2. Legal Precedent and Extradition Mechanics
The acting Attorney General explicitly contextualized this indictment by referencing the January 2026 capture and detention of Venezuelan leader Nicolás Maduro by U.S. military forces. This is an intentional shift in American foreign policy doctrine. By establishing that sovereign immunity does not protect heads of state from U.S. criminal indictments involving the deaths of American citizens, the Justice Department is building a repeatable operational template. The strategic intent is to signal to senior leaders within the Cuban Revolutionary Armed Forces (FAR) and the Ministry of the Interior (MININT) that their current institutional titles offer zero protection against global interdiction.

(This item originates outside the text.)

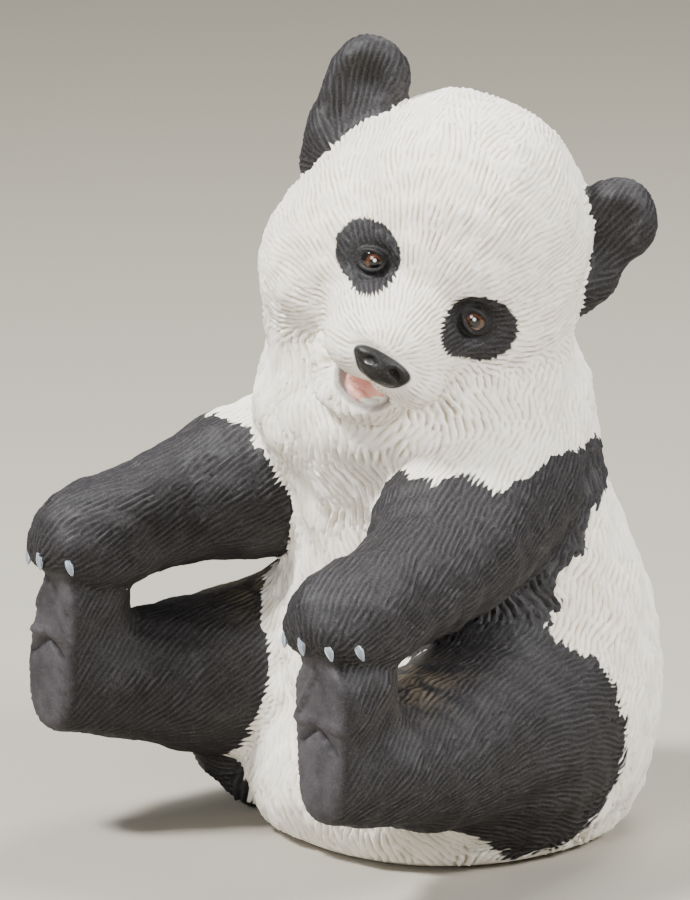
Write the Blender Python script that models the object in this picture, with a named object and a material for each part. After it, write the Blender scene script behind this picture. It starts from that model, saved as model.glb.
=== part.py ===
"""A seated panda cub figurine that holds its own feet, cast in one piece.

Run it with: blender --background --python part.py
Metres, +Z up. The cub's chest faces -Y, its left side is +X, and it sits on z = 0.
"""

import math

import bmesh
import bpy
import numpy as np
from mathutils import Matrix, Vector

# Driving size: the top of the raised ear above the table. Every form is a share of it.
HEIGHT = 0.190
MODEL_UNITS_HIGH = 187.5
UNIT = HEIGHT / MODEL_UNITS_HIGH

# Pose of the head in degrees: turned to the cub's left, nodded, and tilted to the left.
HEAD_TURN = 45.0
HEAD_NOD = 0.0
HEAD_TILT = 30.0
HEAD_CENTRE = (4.5, -10.0, 139.0)

# The masses, in model units: centre, radii and the width of the fillet to the masses before it.
TORSO = (
    ((0, 1, 20), (46, 42, 34), 0),
    ((0, 4, 38), (46.5, 42, 36), 12),
    ((0, 1, 58), (43.5, 38, 42), 12),
    ((0, -20, 12), (40, 27, 18), 10),
    ((0, -6, 90), (34, 34, 32), 14),
    ((3, -1, 104), (28, 28, 24), 10),
    ((-2, -14, 102), (36.5, 33.5, 21), 8),
    ((-6, -14, 116), (27, 29, 18), 6),
)
HAUNCH = ((30, -10, 30), (22, 28, 27))
FOOT = ((49, -75, 45), (9.2, 12, 19.5))
FOOT_CORNER = 8.2
SOLE = -83.0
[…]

3. Infiltration and Intelligence Architecture
The unsealed 20-page indictment details a sophisticated intelligence collection effort. According to the court filings, Cuban intelligence agents systematically infiltrated BTTR in the early 1990s, feeding real-time operational data, flight paths, and aircraft telemetry back to the Cuban military command structure. Raúl Castro, serving as the Minister of the Revolutionary Armed Forces at the time, sits directly at the apex of this command chain. The prosecution's case relies on proving that the order to deploy the MiG-29 fighter jet and fire air-to-air missiles into international airspace was a deliberate, top-down execution of sovereign policy, rather than an isolated tactical error by air defense pilots.
The Logic of Strategic Escalation
The true utility of a criminal indictment against a 94-year-old former dictator who resides on an island with no extradition treaty with the United States is not immediate incarceration. The utility lies in the systematic reduction of strategic alternatives for the target regime.
[Economic Sanctions & Fuel Sanctions]
│
▼
[Acute Domestic Infrastructure Collapse] ──┐
│ │
▼ ├─► [Maximum Regime Instability]
[Extraterritorial Indictment of Elites] ──┘
│
▼
[Elite Defection or Structural Collapse]
This sequence illustrates the compounding effects of combining material deprivation with legal exposure. When the U.S. Treasury restricts fuel supplies, it creates internal unrest. When the U.S. Justice Department targets individual leaders, it disrupts the internal cohesion of the ruling elite. The ruling class can no longer assume that maintaining loyalty to the party guarantees long-term personal safety or asset protection abroad.
Strategic Constraints and Operational Blind Spots
An objective analysis requires identifying the structural limitations of using the U.S. federal judiciary as an instrument of regime change.
- The Extradition Deficit: Cuba does not recognize the jurisdiction of U.S. courts, and its domestic legal architecture expressly forbids the extradition of citizens to hostile foreign powers. Short of a total institutional collapse or direct military interdiction—similar to the Maduro operation—Castro will remain physically outside the custody of the U.S. Marshals Service.
- The Rally-Around-the-Flag Effect: As demonstrated by the immediate pushback from Cuban Foreign Minister Bruno Rodríguez Parrilla and President Díaz-Canel, external legal threats are routinely converted into domestic propaganda. The Cuban state leverages these indictments to frame domestic economic misery not as a failure of central planning, but as the direct consequence of imperialist encirclement.
- The Timeline Mismatch: Criminal litigation moves at a deliberate pace. The grand jury returned this indictment on April 23, 2026, and it remained sealed until diplomatic and operational alignments were optimized. The multi-decade delay between the commission of the offense in 1996 and the unsealing in 2026 erodes the immediate tactical shock value, allowing the Cuban defense apparatus ample time to harden its information space.
The Definitive Geopolitical Forecast
The deployment of this indictment indicates that Washington has abandoned all diplomatic backchannels aimed at gradual economic liberalization. The strategic target is no longer the current political executive under Díaz-Canel; it is the underlying security architecture managed by Raúl Castro’s grandson, Raúl "Raulito" Guillermo Rodríguez Castro, and the traditional revolutionary elite.
Expect the United States to follow this indictment with a series of secondary asset forfeiture actions and global red notices targeting the financial networks of the Castro family holdings. This will structurally isolate Cuban state enterprises from European and Latin American banking corridors, forcing third-party state actors to choose between maintaining minimal trade with Havana or retaining access to the U.S. financial system. The endgame is not a trial in a Miami courtroom, but the deliberate manufacturing of an unsustainable internal security dilemma within the Cuban military command.